**What you need to do**: Quote exactly and only this range of lines in the data below: the line that holds "pan = build_pole(root)" to the line that holds "obj.matrix_world = Matrix.Identity(4)", both included.

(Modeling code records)
◆ ◆ ◆ ◆

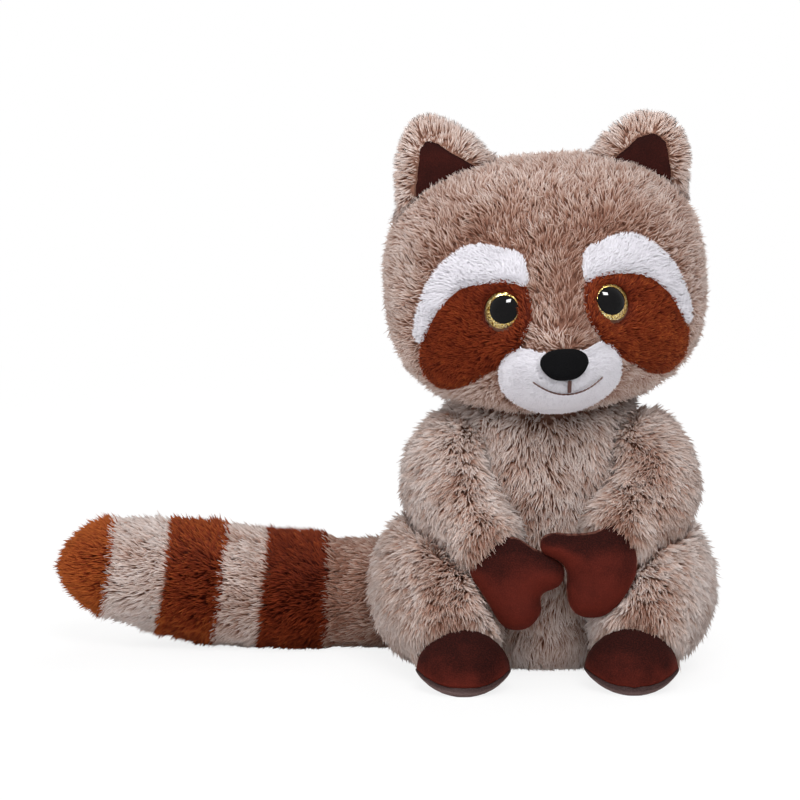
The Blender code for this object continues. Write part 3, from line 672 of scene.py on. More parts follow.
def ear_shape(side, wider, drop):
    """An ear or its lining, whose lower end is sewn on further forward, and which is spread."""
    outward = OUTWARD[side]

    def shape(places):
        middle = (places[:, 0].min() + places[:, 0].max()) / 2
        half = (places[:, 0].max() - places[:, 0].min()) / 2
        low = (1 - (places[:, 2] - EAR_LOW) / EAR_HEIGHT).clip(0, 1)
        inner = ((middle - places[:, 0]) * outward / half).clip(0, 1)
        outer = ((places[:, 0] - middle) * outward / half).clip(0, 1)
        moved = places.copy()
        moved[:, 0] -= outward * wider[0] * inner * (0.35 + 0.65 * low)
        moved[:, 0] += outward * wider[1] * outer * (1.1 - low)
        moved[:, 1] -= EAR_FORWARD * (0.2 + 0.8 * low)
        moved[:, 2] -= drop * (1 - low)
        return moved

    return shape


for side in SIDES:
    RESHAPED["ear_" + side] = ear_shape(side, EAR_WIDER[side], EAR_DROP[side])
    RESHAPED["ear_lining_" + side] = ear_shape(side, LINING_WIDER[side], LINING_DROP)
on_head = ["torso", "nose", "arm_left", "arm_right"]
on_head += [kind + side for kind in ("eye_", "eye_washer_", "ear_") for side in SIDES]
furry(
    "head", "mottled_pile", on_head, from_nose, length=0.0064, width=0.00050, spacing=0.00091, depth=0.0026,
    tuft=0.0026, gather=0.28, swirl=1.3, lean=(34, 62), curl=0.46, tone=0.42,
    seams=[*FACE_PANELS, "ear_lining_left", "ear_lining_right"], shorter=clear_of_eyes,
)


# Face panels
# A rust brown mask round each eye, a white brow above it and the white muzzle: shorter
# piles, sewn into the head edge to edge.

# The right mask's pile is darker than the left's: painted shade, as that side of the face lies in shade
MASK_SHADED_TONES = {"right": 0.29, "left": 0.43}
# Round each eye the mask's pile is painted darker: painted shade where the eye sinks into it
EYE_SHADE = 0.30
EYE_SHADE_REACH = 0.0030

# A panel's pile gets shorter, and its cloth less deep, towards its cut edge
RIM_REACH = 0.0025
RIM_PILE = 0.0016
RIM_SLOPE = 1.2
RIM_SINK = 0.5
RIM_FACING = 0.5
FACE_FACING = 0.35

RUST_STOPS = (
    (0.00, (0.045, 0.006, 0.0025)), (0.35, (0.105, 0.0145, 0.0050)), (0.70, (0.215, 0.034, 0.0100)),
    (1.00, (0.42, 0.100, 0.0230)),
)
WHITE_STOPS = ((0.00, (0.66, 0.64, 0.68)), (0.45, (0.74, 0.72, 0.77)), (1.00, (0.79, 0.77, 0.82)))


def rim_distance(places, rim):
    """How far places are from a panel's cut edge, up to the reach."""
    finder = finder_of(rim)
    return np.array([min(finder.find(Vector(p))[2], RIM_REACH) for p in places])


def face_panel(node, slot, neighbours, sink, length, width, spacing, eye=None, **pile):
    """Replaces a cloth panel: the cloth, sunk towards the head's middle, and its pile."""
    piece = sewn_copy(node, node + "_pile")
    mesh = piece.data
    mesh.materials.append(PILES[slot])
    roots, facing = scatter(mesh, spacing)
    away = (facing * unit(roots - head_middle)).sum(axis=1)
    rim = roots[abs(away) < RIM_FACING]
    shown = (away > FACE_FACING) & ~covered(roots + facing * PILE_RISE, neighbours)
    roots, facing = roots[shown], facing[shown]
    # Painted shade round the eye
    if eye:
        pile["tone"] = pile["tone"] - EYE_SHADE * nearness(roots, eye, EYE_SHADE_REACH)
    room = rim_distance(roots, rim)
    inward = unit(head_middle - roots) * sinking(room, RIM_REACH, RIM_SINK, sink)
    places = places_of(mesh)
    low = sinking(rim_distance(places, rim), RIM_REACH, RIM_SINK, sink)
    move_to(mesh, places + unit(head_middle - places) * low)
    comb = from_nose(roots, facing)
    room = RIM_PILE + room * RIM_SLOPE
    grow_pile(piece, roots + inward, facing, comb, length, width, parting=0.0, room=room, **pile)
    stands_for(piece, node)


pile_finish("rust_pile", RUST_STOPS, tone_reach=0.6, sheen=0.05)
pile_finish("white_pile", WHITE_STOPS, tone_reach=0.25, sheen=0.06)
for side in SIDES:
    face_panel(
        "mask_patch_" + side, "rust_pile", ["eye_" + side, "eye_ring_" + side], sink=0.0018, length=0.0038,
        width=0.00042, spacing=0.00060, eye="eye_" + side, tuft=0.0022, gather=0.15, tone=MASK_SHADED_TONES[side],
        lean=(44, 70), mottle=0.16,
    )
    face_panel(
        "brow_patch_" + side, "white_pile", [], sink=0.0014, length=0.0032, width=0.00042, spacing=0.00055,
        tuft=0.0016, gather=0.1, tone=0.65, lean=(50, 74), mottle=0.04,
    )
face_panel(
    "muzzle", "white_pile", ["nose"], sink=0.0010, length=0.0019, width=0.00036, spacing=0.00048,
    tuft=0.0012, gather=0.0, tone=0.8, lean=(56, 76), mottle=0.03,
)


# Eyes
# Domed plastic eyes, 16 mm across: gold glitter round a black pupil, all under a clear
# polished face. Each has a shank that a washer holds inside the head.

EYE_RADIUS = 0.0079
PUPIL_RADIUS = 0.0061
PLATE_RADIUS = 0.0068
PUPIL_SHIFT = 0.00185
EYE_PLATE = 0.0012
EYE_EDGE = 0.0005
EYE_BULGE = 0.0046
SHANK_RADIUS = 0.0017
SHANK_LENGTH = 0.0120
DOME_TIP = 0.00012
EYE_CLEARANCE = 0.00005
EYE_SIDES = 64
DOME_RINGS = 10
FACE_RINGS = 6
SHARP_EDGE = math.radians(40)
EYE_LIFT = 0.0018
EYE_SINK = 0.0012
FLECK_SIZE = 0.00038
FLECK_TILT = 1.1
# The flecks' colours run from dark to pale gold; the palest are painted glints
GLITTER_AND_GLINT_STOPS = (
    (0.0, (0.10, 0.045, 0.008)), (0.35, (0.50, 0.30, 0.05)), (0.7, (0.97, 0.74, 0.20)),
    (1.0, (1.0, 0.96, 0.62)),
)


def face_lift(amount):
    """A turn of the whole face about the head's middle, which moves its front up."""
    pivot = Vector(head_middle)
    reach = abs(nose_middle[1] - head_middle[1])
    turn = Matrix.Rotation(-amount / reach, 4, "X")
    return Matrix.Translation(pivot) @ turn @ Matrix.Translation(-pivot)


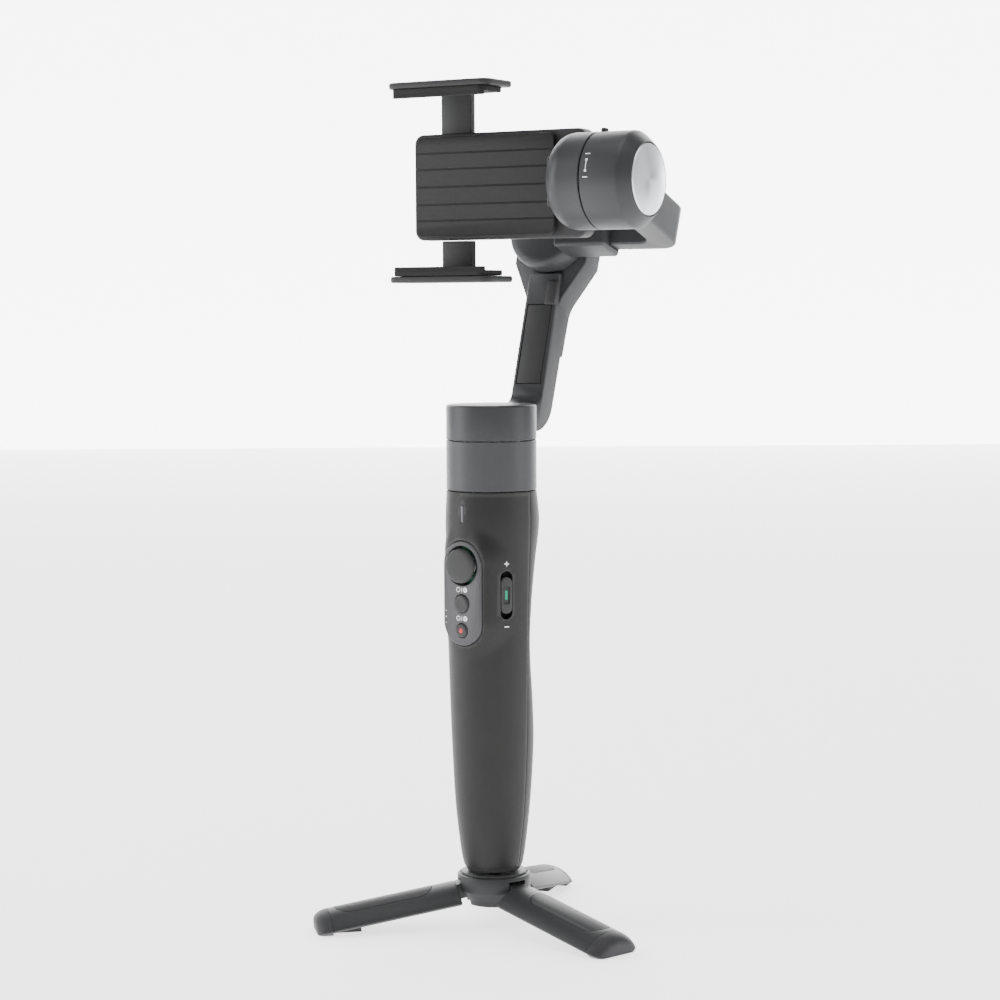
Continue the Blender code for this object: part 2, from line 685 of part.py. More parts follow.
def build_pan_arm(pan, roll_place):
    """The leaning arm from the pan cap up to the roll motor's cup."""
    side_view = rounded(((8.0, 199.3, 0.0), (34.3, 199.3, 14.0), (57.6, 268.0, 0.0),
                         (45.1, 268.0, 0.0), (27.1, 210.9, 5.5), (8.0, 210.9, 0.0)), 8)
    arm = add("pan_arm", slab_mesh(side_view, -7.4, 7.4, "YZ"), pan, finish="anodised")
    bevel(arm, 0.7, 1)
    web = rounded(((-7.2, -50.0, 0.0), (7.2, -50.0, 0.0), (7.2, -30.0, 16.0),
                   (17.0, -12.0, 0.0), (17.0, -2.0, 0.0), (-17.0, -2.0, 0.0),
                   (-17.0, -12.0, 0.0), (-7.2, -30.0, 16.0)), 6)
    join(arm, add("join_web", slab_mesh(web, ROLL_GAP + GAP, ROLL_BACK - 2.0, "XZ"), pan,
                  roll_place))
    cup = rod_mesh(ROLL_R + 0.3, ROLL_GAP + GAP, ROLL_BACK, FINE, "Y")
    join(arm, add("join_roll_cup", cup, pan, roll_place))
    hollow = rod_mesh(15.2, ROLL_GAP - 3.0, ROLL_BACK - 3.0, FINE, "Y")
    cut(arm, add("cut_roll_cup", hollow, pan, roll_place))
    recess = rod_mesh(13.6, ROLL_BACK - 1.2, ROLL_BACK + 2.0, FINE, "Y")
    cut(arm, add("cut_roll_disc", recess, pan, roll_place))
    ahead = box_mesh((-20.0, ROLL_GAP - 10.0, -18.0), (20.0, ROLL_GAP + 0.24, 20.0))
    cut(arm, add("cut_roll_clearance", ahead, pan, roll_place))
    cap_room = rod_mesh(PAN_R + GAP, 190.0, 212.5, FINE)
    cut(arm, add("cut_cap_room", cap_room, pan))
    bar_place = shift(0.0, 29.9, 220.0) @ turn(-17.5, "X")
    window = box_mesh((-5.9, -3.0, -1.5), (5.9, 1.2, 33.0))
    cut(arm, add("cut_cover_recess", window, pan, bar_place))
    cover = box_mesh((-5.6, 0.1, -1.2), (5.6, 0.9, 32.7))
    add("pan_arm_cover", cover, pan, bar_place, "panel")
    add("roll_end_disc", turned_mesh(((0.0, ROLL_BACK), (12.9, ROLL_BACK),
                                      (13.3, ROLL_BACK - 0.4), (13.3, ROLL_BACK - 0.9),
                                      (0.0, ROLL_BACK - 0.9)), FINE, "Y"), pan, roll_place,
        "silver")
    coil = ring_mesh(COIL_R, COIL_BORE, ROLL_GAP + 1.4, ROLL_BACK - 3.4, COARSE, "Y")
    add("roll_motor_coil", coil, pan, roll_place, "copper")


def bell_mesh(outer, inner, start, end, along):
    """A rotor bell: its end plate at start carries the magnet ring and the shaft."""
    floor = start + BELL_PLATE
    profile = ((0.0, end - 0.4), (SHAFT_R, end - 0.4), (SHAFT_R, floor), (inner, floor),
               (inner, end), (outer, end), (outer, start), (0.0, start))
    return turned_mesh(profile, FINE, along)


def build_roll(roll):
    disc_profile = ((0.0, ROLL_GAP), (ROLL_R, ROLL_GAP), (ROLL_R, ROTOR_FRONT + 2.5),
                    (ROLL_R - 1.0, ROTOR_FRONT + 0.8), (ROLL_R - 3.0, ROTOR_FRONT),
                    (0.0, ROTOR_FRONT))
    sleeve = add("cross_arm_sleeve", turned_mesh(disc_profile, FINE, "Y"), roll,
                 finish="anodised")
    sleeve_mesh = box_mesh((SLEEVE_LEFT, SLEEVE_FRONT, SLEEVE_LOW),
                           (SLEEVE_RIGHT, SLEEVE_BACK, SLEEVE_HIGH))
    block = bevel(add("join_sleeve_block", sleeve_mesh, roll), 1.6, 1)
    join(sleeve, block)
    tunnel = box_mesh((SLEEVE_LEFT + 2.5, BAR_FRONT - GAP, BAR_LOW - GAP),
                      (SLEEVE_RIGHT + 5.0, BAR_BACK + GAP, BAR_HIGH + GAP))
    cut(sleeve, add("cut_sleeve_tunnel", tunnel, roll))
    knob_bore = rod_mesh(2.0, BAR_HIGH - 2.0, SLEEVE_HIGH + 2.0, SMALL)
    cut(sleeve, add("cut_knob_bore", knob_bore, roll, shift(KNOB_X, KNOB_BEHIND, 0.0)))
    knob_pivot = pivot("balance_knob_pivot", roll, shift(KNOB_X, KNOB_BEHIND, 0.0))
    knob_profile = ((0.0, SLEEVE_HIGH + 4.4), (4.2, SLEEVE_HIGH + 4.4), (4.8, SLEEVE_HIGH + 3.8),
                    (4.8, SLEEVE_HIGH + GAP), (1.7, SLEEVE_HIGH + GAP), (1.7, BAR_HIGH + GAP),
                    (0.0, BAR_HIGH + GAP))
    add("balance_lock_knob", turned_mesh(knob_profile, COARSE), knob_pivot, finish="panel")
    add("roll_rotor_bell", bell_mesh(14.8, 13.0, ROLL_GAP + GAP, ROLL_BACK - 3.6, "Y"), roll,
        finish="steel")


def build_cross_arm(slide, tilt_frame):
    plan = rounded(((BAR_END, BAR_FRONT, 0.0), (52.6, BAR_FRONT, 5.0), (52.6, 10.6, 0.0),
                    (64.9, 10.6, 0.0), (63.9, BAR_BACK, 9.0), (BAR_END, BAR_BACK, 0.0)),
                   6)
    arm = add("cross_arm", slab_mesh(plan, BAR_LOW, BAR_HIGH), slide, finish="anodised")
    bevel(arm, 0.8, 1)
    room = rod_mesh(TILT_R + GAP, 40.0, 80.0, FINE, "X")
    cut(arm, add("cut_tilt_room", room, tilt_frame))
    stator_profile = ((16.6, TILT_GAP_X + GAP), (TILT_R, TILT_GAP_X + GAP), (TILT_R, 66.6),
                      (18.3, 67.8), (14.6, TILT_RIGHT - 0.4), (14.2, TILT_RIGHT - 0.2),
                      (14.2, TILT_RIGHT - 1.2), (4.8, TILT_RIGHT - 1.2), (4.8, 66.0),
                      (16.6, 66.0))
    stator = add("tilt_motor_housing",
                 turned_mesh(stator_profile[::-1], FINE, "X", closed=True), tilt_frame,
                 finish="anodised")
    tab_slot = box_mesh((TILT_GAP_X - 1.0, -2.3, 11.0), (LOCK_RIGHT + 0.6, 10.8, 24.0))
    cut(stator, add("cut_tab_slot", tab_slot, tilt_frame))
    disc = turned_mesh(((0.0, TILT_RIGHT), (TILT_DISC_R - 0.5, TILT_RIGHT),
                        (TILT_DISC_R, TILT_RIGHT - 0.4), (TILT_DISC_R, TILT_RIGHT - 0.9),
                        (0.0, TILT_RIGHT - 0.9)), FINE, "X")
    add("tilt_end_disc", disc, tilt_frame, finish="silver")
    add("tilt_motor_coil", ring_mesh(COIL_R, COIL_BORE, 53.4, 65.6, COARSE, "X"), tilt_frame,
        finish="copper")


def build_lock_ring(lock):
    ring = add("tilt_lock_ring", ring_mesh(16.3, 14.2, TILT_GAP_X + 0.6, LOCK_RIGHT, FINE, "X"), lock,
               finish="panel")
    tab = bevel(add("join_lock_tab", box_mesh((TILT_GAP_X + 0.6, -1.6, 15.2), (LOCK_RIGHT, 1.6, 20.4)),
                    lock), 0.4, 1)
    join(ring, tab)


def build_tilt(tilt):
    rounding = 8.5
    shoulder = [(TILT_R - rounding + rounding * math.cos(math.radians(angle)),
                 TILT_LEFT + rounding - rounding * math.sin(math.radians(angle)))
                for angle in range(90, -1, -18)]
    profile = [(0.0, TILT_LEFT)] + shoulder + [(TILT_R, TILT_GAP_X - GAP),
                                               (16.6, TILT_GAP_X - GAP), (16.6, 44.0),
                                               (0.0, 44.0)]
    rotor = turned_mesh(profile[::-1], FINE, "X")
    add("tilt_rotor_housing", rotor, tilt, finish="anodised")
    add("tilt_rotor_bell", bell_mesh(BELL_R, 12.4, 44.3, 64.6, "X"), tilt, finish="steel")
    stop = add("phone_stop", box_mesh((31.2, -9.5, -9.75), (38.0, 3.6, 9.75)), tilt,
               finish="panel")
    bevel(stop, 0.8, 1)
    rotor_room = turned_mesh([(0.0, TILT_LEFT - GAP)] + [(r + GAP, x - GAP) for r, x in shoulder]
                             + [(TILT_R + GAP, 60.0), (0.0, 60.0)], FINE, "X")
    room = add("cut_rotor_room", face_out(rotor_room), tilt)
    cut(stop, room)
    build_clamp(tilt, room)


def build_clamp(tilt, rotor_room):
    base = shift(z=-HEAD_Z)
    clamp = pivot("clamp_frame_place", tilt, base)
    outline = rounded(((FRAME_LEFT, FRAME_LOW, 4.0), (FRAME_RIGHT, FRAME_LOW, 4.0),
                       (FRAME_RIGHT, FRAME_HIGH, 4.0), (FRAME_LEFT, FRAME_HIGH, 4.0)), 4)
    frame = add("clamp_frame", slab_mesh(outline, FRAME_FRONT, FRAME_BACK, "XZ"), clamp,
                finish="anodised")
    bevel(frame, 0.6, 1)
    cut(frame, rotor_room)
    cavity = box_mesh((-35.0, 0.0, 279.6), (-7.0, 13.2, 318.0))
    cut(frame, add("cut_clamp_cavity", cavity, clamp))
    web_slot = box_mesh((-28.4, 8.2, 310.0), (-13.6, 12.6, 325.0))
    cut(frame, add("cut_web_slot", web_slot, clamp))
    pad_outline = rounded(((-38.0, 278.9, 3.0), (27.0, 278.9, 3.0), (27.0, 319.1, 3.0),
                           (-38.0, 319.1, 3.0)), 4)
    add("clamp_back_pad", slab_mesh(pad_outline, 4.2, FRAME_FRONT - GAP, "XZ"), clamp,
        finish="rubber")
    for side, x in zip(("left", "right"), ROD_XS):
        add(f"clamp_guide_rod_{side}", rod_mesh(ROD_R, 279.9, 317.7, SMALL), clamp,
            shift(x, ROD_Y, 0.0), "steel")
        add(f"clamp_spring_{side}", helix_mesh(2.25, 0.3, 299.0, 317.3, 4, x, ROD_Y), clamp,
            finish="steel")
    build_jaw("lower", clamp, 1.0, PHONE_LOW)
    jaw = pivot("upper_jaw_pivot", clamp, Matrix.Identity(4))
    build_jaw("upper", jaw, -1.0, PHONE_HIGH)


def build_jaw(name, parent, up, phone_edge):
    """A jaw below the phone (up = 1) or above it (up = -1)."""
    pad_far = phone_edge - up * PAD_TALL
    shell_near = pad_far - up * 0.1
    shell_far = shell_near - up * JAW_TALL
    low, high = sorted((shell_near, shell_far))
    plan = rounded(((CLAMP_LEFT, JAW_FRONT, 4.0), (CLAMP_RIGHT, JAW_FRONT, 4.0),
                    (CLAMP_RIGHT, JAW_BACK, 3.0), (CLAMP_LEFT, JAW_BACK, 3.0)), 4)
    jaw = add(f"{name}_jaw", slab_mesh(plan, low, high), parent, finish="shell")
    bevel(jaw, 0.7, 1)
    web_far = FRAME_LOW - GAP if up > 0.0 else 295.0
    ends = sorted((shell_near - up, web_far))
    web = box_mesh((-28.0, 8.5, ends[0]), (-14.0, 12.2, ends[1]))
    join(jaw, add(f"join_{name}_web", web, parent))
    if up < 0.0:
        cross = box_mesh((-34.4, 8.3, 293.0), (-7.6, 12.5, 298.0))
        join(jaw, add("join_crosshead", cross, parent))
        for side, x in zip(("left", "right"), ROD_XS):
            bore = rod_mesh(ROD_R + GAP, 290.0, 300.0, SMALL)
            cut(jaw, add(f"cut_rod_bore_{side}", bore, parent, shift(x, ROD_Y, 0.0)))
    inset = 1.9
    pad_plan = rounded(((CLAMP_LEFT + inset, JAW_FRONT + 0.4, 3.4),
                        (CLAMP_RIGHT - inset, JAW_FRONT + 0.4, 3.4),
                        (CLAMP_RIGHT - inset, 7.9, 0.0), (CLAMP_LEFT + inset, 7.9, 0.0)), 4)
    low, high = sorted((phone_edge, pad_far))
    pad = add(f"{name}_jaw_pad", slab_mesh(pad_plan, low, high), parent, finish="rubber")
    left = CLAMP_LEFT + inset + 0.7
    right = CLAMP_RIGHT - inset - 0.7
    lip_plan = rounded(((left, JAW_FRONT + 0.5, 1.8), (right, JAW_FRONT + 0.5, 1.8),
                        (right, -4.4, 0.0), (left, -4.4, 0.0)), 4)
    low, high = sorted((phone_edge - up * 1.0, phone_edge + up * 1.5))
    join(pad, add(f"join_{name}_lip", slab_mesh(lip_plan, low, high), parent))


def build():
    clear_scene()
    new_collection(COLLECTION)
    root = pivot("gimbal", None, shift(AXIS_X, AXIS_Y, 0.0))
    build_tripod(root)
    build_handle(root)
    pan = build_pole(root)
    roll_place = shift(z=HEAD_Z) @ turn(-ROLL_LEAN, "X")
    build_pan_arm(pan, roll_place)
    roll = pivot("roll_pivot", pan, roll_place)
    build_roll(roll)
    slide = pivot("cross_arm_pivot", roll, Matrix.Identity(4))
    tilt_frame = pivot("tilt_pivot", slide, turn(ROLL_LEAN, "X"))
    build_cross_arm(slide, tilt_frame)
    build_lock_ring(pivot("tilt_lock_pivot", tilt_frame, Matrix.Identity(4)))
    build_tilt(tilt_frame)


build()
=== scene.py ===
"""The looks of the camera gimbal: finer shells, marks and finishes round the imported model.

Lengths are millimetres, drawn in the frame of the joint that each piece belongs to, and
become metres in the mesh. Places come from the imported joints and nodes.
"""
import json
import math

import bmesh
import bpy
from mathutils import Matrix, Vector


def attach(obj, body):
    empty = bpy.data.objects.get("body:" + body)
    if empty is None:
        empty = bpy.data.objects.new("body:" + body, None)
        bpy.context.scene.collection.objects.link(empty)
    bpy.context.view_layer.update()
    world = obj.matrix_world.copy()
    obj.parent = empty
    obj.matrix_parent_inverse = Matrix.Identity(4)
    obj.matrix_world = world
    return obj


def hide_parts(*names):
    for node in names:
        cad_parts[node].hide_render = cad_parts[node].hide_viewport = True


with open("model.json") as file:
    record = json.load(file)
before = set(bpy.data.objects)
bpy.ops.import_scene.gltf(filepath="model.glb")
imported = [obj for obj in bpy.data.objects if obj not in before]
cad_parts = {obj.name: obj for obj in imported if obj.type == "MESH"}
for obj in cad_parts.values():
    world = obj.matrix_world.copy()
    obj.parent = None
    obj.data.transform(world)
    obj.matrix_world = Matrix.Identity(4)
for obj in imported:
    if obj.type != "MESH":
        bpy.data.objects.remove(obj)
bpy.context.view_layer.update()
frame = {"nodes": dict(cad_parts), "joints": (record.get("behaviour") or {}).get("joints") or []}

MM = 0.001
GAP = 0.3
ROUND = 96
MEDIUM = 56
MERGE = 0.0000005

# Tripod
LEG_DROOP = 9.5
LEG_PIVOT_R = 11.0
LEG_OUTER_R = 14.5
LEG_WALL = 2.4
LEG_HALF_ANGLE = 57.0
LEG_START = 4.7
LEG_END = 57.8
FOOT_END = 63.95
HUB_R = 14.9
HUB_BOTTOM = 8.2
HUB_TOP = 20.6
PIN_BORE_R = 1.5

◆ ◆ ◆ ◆

**Task output**:
    pan = build_pole(root)
    roll_place = shift(z=HEAD_Z) @ turn(-ROLL_LEAN, "X")
    build_pan_arm(pan, roll_place)
    roll = pivot("roll_pivot", pan, roll_place)
    build_roll(roll)
    slide = pivot("cross_arm_pivot", roll, Matrix.Identity(4))
    tilt_frame = pivot("tilt_pivot", slide, turn(ROLL_LEAN, "X"))
    build_cross_arm(slide, tilt_frame)
    build_lock_ring(pivot("tilt_lock_pivot", tilt_frame, Matrix.Identity(4)))
    build_tilt(tilt_frame)


build()
=== scene.py ===
"""The looks of the camera gimbal: finer shells, marks and finishes round the imported model.

Lengths are millimetres, drawn in the frame of the joint that each piece belongs to, and
become metres in the mesh. Places come from the imported joints and nodes.
"""
import json
import math

import bmesh
import bpy
from mathutils import Matrix, Vector


def attach(obj, body):
    empty = bpy.data.objects.get("body:" + body)
    if empty is None:
        empty = bpy.data.objects.new("body:" + body, None)
        bpy.context.scene.collection.objects.link(empty)
    bpy.context.view_layer.update()
    world = obj.matrix_world.copy()
    obj.parent = empty
    obj.matrix_parent_inverse = Matrix.Identity(4)
    obj.matrix_world = world
    return obj


def hide_parts(*names):
    for node in names:
        cad_parts[node].hide_render = cad_parts[node].hide_viewport = True


with open("model.json") as file:
    record = json.load(file)
before = set(bpy.data.objects)
bpy.ops.import_scene.gltf(filepath="model.glb")
imported = [obj for obj in bpy.data.objects if obj not in before]
cad_parts = {obj.name: obj for obj in imported if obj.type == "MESH"}
for obj in cad_parts.values():
    world = obj.matrix_world.copy()
    obj.parent = None
    obj.data.transform(world)
    obj.matrix_world = Matrix.Identity(4)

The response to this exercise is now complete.